February 15, 1993|By Karen Rothmyer | Karen Rothmyer,Newsday
Mr. Denham, a Democrat who practiced law in California before coming to Salomon, suggests that if the public or the administration feel Wall Street is unfairly constraining the government's ability to act, it may be they're putting the blame inthe wrong place. "Wall Street is much more the messenger, or maybe the message center" than an actor in its own right, Mr. Denham says. The reality is that markets all over the world react to objective factors like the risk of inflation. Traders "just push a few buttons and they've voted, in effect," he says.
The traders say Mr. Clinton has demonstrated a remarkable sensitivity to the markets. "It seems that members of his administration are saying the things that the market wants to hear, at least until now," says James Rice, the president of Aubrey G. Lanston & Co., a Wall Street bond house that deals in government securities.
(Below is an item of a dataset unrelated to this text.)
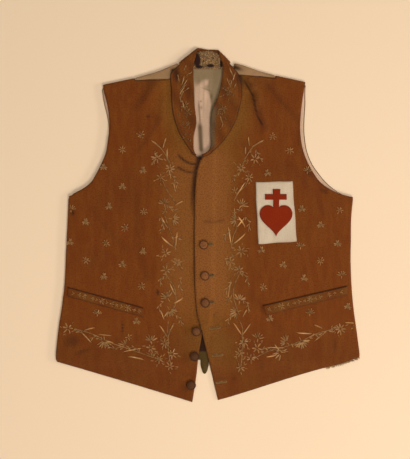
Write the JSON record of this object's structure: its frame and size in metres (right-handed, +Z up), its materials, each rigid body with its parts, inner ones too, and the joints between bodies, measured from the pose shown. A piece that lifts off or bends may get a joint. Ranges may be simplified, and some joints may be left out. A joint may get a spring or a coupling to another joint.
{
  "type": "embroidered waistcoat",
  "caption": "Historic sleeveless waistcoat laid flat on its back, with a shawl collar, a buttoned and embroidered front, pocket welts and a breast badge.",
  "frame": {"origin": "middle of the garment's outline seen from above, on the surface that it lies on", "axes": "+X towards the left side of whoever wears it, +Y towards the collar, +Z up from the surface"},
  "size_m": [0.5335, 0.6218, 0.0128],
  "materials": {
    "rust_cloth": "faded rust-brown silk, matt with a slight sheen",
    "collar_cloth": "darker brown silk, matt",
    "back_cloth": "plain beige cotton, matt",
    "lining": "pinkish-white linen lining, matt",
    "facing": "worn speckled neck band, matt",
    "linen": "off-white linen, matt",
    "red_cloth": "red wool cloth, matt",
    "button_cloth": "cloth-covered button, worn, matt"
  },
  "bodies": {
    "root": {"back": "back_cloth", "back_lining": "lining", "collar_facing": "facing", "right_front": "rust_cloth", "left_front": "rust_cloth", "right_collar": "collar_cloth", "left_collar": "collar_cloth", "right_welt": "rust_cloth", "left_welt": "rust_cloth", "badge": "linen", "badge_heart": "red_cloth", "button_1": "button_cloth", "button_2": "button_cloth", "button_3": "button_cloth", "button_4": "button_cloth", "button_5": "button_cloth", "button_6": "button_cloth"}
  },
  "joints": []
}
Some of that sensitivity no doubt has to do with the presence of two Wall Street veterans in Mr. Clinton's inner circle: Robert Rubin, former co-chairman of Goldman Sachs & Co., who heads Mr. Clinton's new National Economic Council; and Robert Altman, former partner in the Blackstone Group, an investment bank, who is deputy secretary of the Treasury.
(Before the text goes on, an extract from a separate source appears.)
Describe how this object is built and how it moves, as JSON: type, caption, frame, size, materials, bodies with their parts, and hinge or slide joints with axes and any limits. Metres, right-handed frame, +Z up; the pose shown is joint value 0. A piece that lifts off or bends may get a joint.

Robert Hormats, vice chairman of Goldman Sachs, says Mr. Rubin came back from an early meeting with Mr. Clinton remarking on his understanding of Wall Street: "He was impressed with Clinton's knowledge of the financial markets and his ability to discuss things like yield curves."
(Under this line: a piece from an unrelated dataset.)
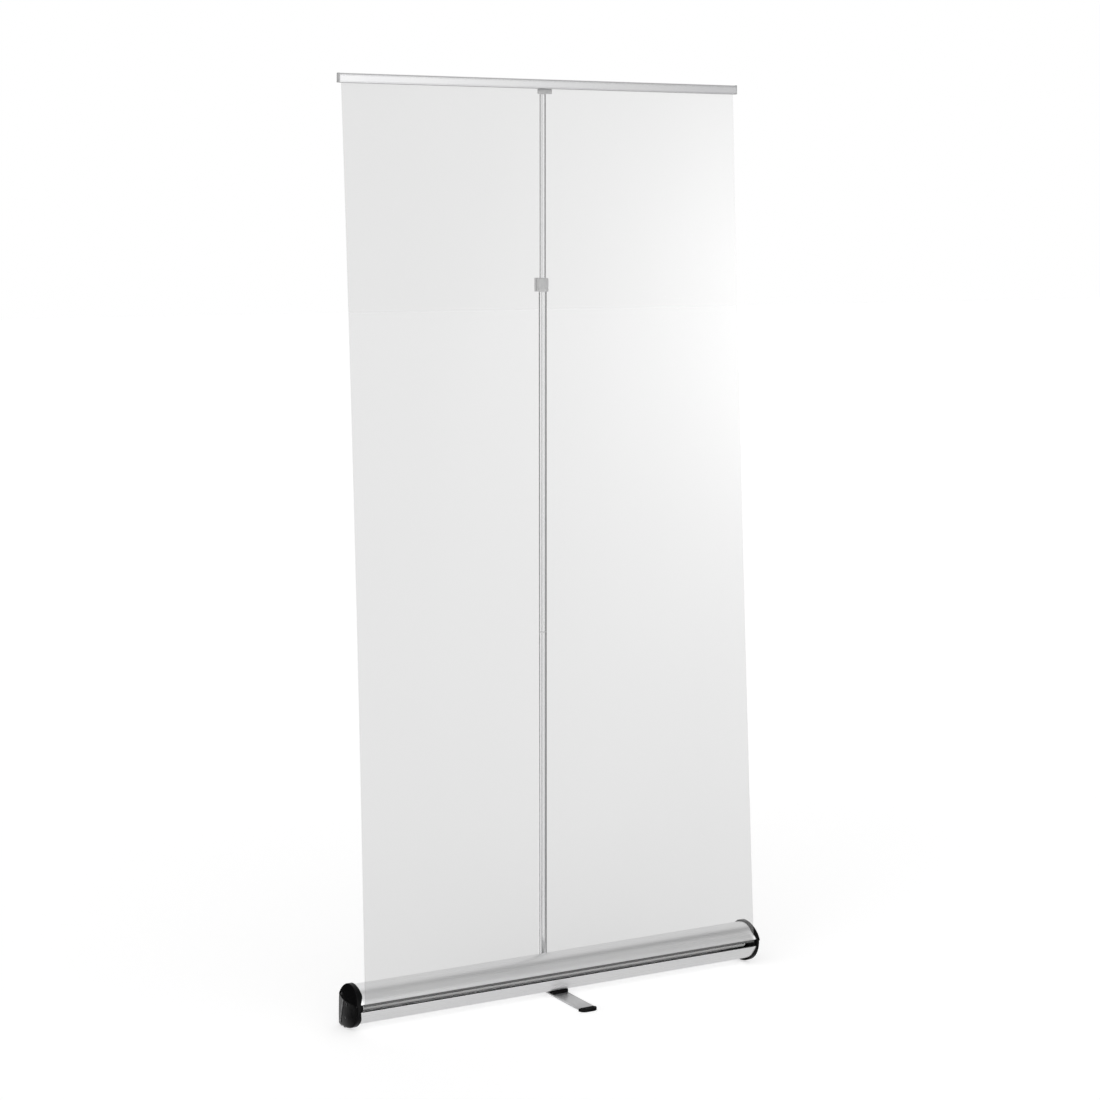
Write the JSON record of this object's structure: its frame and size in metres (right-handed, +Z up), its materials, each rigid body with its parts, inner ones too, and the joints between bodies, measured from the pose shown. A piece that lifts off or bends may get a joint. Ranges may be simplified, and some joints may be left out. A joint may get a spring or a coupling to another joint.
{
  "type": "roll-up banner stand",
  "caption": "Free-standing roll-up screen: clear film drawn from a bull-nosed floor cassette and held by a clamp rail on a telescopic pole, with a swivelling foot.",
  "frame": {"origin": "on the floor under the middle of the cassette", "axes": "+X along the cassette to the right seen from the front, +Y to the back, +Z up"},
  "size_m": [1.038, 0.294, 2.052],
  "materials": {
    "anodised": "satin anodised",
    "black": "glossy moulded",
    "grey": "fine matt",
    "steel": "zinc plated",
    "rubber": "matt",
    "film": "clear gloss"
  },
  "bodies": {
    "cassette": {"cassette_profile": "anodised", "slot_guide_strip": "rubber", "slot_edge_strip": "rubber", "end_cap_left": "black", "end_cap_right": "black", "end_cap_screws": "steel", "floor_pads": "rubber", "spring_shaft": "steel", "idler_pin": "steel", "torsion_spring": "steel", "foot_pivot_plate": "black", "foot_pivot_bolt": "steel", "foot_pivot_nut": "steel", "pole_socket": "black", "socket_screws": "steel", "pole_lower_tube": "anodised", "pole_joint_sleeve": "grey", "pole_middle_tube": "anodised", "clamp_collar": "grey", "clamp_pin": "steel", "film": "film", "film_feed": "film"},
    "foot": {"foot_bar": "anodised", "foot_tip_front": "black", "foot_tip_rear": "black"},
    "roller": {"roller_tube": "anodised", "roller_plug_left": "black", "roller_plug_right": "black", "film_roll": "film"},
    "lever": {"clamp_lever": "grey"},
    "pole_top": {"pole_upper_tube": "anodised", "pole_upper_bush": "grey", "pole_hook": "grey"},
    "rail": {"rail_back": "anodised", "rail_cap_left": "grey", "rail_cap_right": "grey"},
    "rail_jaw": {"rail_front": "anodised", "rail_grip_strip": "rubber"}
  },
  "joints": [
    {"name": "foot_swivel", "type": "hinge", "parent": "cassette", "child": "foot", "pos_m": [0, 0, 0.003], "axis": [0, 0, 1], "range_deg": [0, 90]},
    {"name": "pole_slide", "type": "slide", "parent": "cassette", "child": "pole_top", "axis": [0, 0, 1], "range_m": [-0.4, 0], "deforming": ["film"]},
    {"name": "roller_spin", "type": "hinge", "parent": "cassette", "child": "roller", "pos_m": [0, 0.006, 0.055], "axis": [1, 0, 0], "range_deg": [-1212, 0]},
    {"name": "rail_lift", "type": "slide", "parent": "pole_top", "child": "rail", "axis": [0, 0, 1], "range_m": [0, 0.012]},
    {"name": "rail_jaw_hinge", "type": "hinge", "parent": "rail", "child": "rail_jaw", "pos_m": [0, 0.054, 2.0484], "axis": [-1, 0, 0], "range_deg": [0, 35]},
    {"name": "clamp_lever_hinge", "type": "hinge", "parent": "cassette", "child": "lever", "pos_m": [0.015, 0.0845, 1.5945], "axis": [0, 0, -1], "range_deg": [0, 100]}
  ],
  "couplings": [
    {"joint": "roller_spin", "follows": "pole_slide", "rad_per_m": 52.632}
  ]
}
Mr. Hormats, who has served in four administrations and was an active Mr. Clinton supporter, says he appreciates Mr. Clinton's concern about jobs but the president must put first things first. "Making tough decisions is the real essence of patriotism," he says.
"The average guy now knows that interest rates affect what he pays for a mortgage, for a car, for a refrigerator. He knows that those rates depend on the level of government borrowing. And he knows that this is a debt that he's leaving to his kids."